Now, to talk about the effects of pornography. I know it's polluted my mind. It's caused me to envy and lust after other men. I've held these above average looking guys up on a pedestal and downgraded the very body God gave me. I've told myself I could never measure up to or be as good as them. That I'm not good-looking. In truth, I don't really think I'm that bad off. However, I am still awfully self-conscious about my looks sometimes. It's damaged my self-esteem. And in looking at those other guys having sex, that has made me want to have sex as well. It's tempted me to not only look, but go out and do. It's made me feel dirty and ashamed and distanced from God. And it's saddened me. I'm saddened to think about how much of my life I've wasted on it. I'm saddened by the secrecy of looking at it. I'm saddened by the thought that, by looking at it, I've supported it, and therefore allowed it to continue on in the world. I've helped other people sin, by looking at it, and that bothers me greatly. I'm mournful for those men, and women, who get sucked in and involved in that industry.
I know if I could go back in time, to when my friend first introduced me to pornography, I would tell him “No thanks” and I'd never again take another look at it. But since I can't go back, all I can do is pray for forgiveness and do absolutely everything I can to resist and to fight the temptations to look at it.
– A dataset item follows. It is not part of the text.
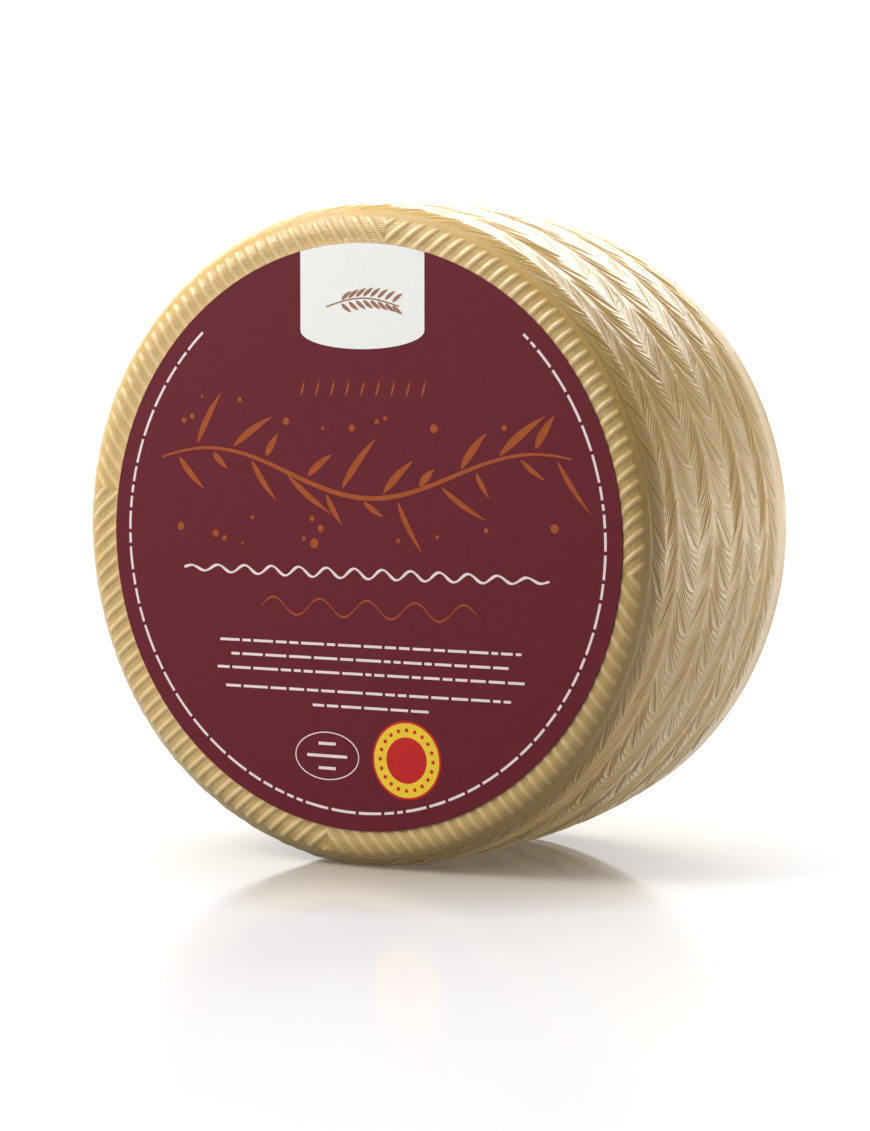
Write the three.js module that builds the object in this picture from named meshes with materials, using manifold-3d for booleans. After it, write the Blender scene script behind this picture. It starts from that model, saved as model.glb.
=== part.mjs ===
// A wheel of hard sheep's milk cheese on its curved side, with a round paper label on its front face.
// Millimetres, +Z up. The wheel's axis lies along Y and the labelled face looks towards -Y.
// Sizes across the wheel, named y, count from the plane of the front face's ridge tops.

import * as THREE from "three";
import { mergeVertices } from "three/addons/utils/BufferGeometryUtils.js";
import Module from "manifold-3d";

// The wheel's outline
const WIDTH = 99;
const WIDEST_RADIUS = 100.3;
const WIDEST_AT = 42;
const FRONT_RADIUS = 99.1;
const BACK_RADIUS = 96.9;
const FRONT_CORNER = 8.7;
const BACK_CORNER = 3.5;
const FRONT_TAPER_POWER = 2;
const BACK_TAPER_POWER = 2.5;
const UNEVENNESS = [
  { waves: 2, size: 0.16, phase: 0.6 },
  { waves: 5, size: 0.12, phase: -1 },
];

// The flat foot that the wheel has settled on, and the bulge beside it
const FOOT_DEPTH = 1.3;
const FOOT_BULGE = 0.6;
const FOOT_BULGE_AT = THREE.MathUtils.degToRad(-98);
const FOOT_BULGE_SPREAD = THREE.MathUtils.degToRad(9);

// The plaited print round the side: strands that fall and rise by turns from one band border to the next
const BAND_BORDERS = [1.7, 7.6, 15, 27, 36.8, 49.5, 58.8, 70.4, 77.5, 87.5];
const STRAND_COUNT = 50;
const STRAND_DEPTH = 1.1;
const BORDER_DEPTH_SHARE = 0.3;
const STRAND_FALL = 14.5;
const STRAND_CURVE = 1.4;
const WIDE_BAND = 11;
const WIDE_BAND_STEPS = 3;
const NARROW_BAND_STEPS = 2;
const BACK_LIP_AT = 89;

// The ridged print on both faces: four quarters of straight grooves that meet in open V shapes
const GROOVE_PITCH = 3.9;
const GROOVE_WIDTH = 2.6;
const GROOVE_DEPTH = 1;
const GROOVE_HEADROOM = 0.4;
const PRINT_TURN = THREE.MathUtils.degToRad(-6.5);
const FRONT_PRINT_CENTRE = new THREE.Vector2(0.8, 2.4);
const BACK_PRINT_CENTRE = new THREE.Vector2(-1.5, 1.0);
const FRONT_GROOVE_REACH = 95.8;
const BACK_GROOVE_REACH = 92.4;

// The label
const LABEL_RADIUS = 87.4;
const LABEL_THICKNESS = 0.25;
const LABEL_CENTRE = new THREE.Vector2(1.7, -0.15);
const LABEL_SIDES = 120;

const RIND_COLOUR = 0xe3cf9f;
const LABEL_COLOUR = 0x682630;

const FRONT_FLAT_RADIUS = FRONT_RADIUS - FRONT_CORNER;
const BACK_FLAT_RADIUS = BACK_RADIUS - BACK_CORNER;
const FOOT_LEVEL = FOOT_DEPTH - WIDEST_RADIUS;

const wasm = await Module();
wasm.setup();

// The radius of the wheel at a place across it, with both rounded corners.
function outlineRadius(y) {
  if (y < FRONT_CORNER) {
    return FRONT_FLAT_RADIUS + Math.sqrt(FRONT_CORNER ** 2 - (FRONT_CORNER - y) ** 2);
  }
  const backShoulder = WIDTH - BACK_CORNER;
  if (y > backShoulder) {
    return BACK_FLAT_RADIUS + Math.sqrt(Math.max(0, BACK_CORNER ** 2 - (y - backShoulder) ** 2));
  }
  if (y < WIDEST_AT) {
    const share = (WIDEST_AT - y) / (WIDEST_AT - FRONT_CORNER);
    return WIDEST_RADIUS - (WIDEST_RADIUS - FRONT_RADIUS) * share ** FRONT_TAPER_POWER;
  }
  const share = (y - WIDEST_AT) / (backShoulder - WIDEST_AT);
  return WIDEST_RADIUS - (WIDEST_RADIUS - BACK_RADIUS) * share ** BACK_TAPER_POWER;
}

// How far the wheel is out of round at an angle about its axis.
function outOfRound(angle) {
  const fromBulge = (angle - FOOT_BULGE_AT) / FOOT_BULGE_SPREAD;
  const bulge = FOOT_BULGE * Math.exp(-(fromBulge ** 2));
  const swings = UNEVENNESS.map(({ waves, size, phase }) => size * Math.cos(waves * angle + phase));
  return swings.reduce((sum, swing) => sum + swing, bulge);
}

// A row is one ring of vertices round the wheel: its place across the wheel, how far the strands have
// run round the wheel there, and how deep they are.
function cornerRows(shoulder, corner, angles) {
  return angles.map((angle) => ({ y: shoulder + corner * Math.sin(angle), run: 0, depth: 0 }));
}

function strandRows() {
  const rows = [];
  let run = 0;
  for (let band = 0; band < BAND_BORDERS.length - 1; band++) {
    const from = BAND_BORDERS[band];
    const to = BAND_BORDERS[band + 1];
    const falling = band % 2 === 0;
    const travel = falling ? -STRAND_FALL : STRAND_FALL;
    const steps = to - from > WIDE_BAND ? WIDE_BAND_STEPS : NARROW_BAND_STEPS;
    for (let step = 0; step < steps; step++) {
      const share = step / steps;
      const curved = 1 - (1 - share) ** STRAND_CURVE;
      const depth = step === 0 ? STRAND_DEPTH * BORDER_DEPTH_SHARE : STRAND_DEPTH;
      rows.push({ y: from + (to - from) * share, run: run + travel * curved, depth });
    }
    run += travel;
  }
  rows.push({ y: BAND_BORDERS.at(-1), run, depth: STRAND_DEPTH * BORDER_DEPTH_SHARE });
  rows.push({ y: BACK_LIP_AT, run, depth: 0 });
  return rows;
}

// A closed solid from shared vertices and triangles, turned right side out.
function solidFrom(vertices, triangles) {
  const build = (order) =>
    new wasm.Manifold(
      new wasm.Mesh({
        numProp: 3,
        vertProperties: new Float32Array(vertices.flat()),
        triVerts: new Uint32Array(order.flat()),
      }),
    );
  const solid = build(triangles);
  return solid.volume() > 0 ? solid : build(triangles.map(([a, b, c]) => [a, c, b]));
}

function solidFromGeometry(geometry) {
  const bare = geometry.clone();
  bare.deleteAttribute("normal");
  bare.deleteAttribute("uv");
  const merged = mergeVertices(bare, 1e-4);
  return new wasm.Manifold(
    new wasm.Mesh({
      numProp: 3,
      vertProperties: merged.getAttribute("position").array,
      triVerts: new Uint32Array(merged.index.array),
    }),
  );
}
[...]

If any of you are struggling with pornography, please do everything you can to give it up too. Throw away all of it you have. Stay out of the adult bookstores and the like. Find an accountability partner. Add the XXXchurch program onto your computer. Even better, add on the SafeEyes internet filter. Whatever you do, just get away from it as much as you can. Turn to Jesus and live to please Him rather than yourself. Because that's where only true happiness lies. It's not found in pornography.